EngineeringApril 22, 20268 min read

Shipping RAG to production without the hallucinations

Retrieval-augmented generation is easy to demo and hard to operate. Here is the architecture and evaluation discipline we use to make it reliable.

Key takeaways

01Retrieval quality matters more than which model you pick.
02Evaluate against golden datasets before anything reaches users.
03Monitor grounding, cost, and latency continuously in production.

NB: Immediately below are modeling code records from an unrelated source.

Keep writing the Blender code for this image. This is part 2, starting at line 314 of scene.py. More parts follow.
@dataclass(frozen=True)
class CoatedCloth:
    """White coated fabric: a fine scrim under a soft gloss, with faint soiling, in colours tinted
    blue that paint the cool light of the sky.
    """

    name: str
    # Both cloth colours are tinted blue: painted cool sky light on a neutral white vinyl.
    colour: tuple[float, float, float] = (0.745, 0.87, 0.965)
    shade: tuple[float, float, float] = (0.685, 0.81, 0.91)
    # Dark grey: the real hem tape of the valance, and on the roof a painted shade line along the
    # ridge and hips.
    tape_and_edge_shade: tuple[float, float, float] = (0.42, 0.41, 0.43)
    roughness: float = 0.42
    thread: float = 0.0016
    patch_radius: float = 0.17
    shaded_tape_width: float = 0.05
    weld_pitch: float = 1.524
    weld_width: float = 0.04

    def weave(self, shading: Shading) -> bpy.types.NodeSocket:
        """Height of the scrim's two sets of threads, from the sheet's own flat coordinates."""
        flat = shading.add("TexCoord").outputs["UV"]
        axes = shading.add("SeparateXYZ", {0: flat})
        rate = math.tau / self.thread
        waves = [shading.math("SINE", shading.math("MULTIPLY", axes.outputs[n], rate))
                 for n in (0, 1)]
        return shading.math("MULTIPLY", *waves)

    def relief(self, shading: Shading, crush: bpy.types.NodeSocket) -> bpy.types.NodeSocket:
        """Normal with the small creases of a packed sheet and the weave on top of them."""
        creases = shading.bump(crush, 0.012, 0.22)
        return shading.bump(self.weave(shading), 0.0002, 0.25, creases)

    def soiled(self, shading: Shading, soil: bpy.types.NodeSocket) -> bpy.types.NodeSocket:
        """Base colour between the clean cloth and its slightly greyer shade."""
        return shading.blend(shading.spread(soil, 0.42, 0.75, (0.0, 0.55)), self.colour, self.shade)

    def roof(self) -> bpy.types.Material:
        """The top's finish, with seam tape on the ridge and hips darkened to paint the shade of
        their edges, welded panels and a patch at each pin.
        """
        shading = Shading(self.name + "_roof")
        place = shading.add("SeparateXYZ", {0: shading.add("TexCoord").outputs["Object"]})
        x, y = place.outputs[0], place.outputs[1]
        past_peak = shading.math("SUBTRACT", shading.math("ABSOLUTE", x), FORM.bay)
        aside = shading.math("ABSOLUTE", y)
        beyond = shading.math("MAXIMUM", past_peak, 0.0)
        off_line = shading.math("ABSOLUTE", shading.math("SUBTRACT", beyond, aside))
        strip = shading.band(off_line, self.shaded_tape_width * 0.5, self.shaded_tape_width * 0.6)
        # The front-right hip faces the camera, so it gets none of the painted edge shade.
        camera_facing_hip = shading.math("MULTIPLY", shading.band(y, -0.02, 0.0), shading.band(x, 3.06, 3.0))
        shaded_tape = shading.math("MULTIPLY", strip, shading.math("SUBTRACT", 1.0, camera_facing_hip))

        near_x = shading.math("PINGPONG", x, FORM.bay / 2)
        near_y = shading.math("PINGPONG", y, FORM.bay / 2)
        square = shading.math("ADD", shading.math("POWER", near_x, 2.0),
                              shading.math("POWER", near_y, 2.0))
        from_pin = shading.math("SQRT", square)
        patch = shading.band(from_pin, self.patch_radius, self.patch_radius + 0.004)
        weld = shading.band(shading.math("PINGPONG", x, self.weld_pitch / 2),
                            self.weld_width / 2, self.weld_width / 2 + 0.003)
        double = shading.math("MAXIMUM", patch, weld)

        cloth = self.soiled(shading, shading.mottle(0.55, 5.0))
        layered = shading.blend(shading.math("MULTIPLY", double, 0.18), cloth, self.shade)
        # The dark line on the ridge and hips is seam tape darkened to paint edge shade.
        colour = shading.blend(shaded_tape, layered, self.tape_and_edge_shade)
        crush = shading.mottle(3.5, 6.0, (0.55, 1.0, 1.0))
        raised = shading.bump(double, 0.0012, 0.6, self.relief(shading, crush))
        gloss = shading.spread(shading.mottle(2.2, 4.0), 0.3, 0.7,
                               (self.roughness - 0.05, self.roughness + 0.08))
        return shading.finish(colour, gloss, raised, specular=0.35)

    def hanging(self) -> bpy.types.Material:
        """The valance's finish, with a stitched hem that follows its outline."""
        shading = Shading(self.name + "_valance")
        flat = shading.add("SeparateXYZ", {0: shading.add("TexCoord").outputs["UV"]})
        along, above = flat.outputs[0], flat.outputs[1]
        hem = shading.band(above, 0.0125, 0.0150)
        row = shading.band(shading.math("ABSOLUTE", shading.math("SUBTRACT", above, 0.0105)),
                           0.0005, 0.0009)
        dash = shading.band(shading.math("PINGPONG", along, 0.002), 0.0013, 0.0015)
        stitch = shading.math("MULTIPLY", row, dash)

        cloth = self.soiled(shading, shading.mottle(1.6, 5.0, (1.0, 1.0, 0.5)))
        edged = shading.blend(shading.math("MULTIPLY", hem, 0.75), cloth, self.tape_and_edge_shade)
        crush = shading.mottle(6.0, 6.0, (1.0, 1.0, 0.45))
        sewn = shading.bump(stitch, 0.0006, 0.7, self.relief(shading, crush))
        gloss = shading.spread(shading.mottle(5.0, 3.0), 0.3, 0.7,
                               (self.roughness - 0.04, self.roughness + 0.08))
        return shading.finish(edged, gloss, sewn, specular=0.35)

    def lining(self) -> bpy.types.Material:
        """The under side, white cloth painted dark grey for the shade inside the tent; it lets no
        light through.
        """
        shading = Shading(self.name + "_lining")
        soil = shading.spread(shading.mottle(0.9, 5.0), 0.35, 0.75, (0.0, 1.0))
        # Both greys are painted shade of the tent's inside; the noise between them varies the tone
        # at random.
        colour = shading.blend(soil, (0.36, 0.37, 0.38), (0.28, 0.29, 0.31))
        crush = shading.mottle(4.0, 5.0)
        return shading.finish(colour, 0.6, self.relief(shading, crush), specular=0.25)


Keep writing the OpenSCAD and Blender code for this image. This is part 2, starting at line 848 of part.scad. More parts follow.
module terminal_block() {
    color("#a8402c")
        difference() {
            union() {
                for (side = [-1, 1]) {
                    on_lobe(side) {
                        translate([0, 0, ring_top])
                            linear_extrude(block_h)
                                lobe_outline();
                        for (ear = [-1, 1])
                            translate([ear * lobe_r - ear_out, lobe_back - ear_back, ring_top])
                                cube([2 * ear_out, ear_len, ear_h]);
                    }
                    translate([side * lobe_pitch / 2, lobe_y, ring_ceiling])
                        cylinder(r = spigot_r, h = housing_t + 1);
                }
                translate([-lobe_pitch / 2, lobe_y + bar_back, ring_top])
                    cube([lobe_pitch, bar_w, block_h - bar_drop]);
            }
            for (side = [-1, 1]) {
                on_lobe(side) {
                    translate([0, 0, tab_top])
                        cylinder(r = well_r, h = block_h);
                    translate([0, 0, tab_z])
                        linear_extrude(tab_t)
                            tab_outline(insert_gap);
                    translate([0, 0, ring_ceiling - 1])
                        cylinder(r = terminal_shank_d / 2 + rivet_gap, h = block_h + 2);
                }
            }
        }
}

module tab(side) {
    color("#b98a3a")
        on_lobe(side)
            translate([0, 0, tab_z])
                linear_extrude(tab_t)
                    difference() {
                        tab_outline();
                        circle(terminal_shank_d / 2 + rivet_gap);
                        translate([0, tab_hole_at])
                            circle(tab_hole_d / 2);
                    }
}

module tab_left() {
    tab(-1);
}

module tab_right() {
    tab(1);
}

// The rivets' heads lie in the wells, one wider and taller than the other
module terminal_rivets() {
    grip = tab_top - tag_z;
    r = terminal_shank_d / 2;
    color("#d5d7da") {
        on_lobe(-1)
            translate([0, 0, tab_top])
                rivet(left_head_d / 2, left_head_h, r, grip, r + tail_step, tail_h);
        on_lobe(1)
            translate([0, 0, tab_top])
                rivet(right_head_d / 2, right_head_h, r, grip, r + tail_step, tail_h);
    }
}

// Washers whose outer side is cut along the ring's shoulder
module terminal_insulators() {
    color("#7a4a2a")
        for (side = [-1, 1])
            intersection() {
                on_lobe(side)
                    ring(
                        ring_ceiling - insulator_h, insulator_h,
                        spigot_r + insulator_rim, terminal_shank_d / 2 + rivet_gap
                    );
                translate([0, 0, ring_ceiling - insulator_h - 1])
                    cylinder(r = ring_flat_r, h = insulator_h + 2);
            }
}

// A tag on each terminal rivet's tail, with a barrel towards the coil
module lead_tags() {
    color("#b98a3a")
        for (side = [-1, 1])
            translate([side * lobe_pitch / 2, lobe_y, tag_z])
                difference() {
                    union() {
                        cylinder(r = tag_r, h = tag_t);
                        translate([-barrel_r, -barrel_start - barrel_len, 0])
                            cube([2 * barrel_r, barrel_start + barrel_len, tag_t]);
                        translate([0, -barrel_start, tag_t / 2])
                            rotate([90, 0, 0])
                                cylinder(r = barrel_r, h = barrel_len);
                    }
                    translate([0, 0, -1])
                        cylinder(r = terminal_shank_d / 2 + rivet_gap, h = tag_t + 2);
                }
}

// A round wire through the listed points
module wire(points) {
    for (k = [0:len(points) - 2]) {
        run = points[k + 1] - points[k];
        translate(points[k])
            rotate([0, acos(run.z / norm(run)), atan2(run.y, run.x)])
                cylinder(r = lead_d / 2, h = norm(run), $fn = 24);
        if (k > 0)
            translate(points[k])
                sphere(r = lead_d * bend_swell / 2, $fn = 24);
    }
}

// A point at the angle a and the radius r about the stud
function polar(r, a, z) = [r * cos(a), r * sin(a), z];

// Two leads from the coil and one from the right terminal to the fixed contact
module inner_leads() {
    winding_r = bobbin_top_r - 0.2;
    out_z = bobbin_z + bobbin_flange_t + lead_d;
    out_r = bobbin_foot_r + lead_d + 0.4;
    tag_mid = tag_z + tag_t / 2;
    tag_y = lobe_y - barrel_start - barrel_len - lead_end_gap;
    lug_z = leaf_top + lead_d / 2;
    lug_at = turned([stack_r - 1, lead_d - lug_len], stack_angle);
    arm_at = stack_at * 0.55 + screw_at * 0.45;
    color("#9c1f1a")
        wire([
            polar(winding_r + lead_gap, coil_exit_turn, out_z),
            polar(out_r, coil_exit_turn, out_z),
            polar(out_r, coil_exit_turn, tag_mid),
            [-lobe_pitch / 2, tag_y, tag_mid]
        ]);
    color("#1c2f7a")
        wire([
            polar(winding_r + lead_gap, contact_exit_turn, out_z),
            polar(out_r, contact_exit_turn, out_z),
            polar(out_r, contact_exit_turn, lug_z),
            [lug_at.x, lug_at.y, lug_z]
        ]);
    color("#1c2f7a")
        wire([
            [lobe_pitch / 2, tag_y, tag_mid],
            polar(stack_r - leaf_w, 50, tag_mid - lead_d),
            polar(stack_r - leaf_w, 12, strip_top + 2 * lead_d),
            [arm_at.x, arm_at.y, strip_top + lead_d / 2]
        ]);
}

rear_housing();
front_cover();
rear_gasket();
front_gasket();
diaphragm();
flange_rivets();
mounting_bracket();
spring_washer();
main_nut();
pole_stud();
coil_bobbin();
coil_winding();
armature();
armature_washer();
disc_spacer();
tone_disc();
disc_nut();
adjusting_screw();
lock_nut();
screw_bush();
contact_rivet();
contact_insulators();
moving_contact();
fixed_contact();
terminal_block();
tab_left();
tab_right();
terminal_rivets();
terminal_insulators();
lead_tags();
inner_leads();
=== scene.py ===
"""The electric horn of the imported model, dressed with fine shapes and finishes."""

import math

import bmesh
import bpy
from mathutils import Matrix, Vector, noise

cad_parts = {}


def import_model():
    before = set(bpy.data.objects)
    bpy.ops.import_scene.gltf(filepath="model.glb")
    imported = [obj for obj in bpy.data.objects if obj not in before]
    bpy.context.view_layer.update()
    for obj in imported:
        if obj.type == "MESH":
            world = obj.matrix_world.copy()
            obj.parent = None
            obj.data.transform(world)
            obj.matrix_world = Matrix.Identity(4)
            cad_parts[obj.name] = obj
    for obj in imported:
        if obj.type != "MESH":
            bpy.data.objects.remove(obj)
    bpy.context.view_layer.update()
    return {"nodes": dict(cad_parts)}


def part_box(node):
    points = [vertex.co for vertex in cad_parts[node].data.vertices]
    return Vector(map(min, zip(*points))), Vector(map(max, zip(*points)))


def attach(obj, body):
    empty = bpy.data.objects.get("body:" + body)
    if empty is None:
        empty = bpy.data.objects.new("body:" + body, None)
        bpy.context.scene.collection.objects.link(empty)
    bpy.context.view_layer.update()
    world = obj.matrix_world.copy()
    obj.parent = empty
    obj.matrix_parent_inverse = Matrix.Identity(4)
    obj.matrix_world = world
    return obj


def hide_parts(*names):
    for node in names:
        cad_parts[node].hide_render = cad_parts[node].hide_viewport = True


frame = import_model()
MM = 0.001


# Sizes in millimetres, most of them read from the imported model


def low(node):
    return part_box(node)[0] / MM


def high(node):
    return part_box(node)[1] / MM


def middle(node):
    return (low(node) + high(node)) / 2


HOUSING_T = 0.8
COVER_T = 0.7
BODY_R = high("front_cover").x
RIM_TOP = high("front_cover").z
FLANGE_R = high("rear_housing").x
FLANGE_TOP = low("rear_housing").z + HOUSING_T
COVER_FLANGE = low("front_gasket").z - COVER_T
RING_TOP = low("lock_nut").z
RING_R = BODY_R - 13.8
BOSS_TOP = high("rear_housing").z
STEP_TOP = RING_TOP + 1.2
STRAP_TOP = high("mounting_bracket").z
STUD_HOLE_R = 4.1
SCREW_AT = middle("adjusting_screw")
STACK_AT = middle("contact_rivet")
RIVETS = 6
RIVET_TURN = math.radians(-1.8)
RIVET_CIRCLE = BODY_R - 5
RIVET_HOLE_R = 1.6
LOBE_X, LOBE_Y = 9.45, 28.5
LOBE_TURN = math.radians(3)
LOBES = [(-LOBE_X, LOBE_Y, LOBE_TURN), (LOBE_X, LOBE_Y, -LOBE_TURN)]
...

A retrieval-augmented generation demo takes an afternoon. A RAG system you can put in front of customers takes a different kind of discipline — because the failure mode isn't a crash, it's a confident, wrong answer.

Retrieval is the product

Most teams obsess over the model and treat retrieval as plumbing. We do the opposite. How documents are chunked, embedded, ranked, and filtered sets the ceiling on every answer. Get retrieval right and a smaller model will out-perform a larger one working from noise.

Evaluate before you ship

We build a golden dataset of real questions and known-good answers, then score every change against it: faithfulness to sources, answer relevance, and refusal behaviour when the context is thin. Nothing reaches a user on vibes.

In production the question isn't ‘is it smart?’ — it's ‘is it grounded, and does it know when to say it doesn't know?’

Once live, we monitor grounding, latency, and cost continuously, and feed real queries back into the evaluation set. RAG isn't a launch — it's a loop.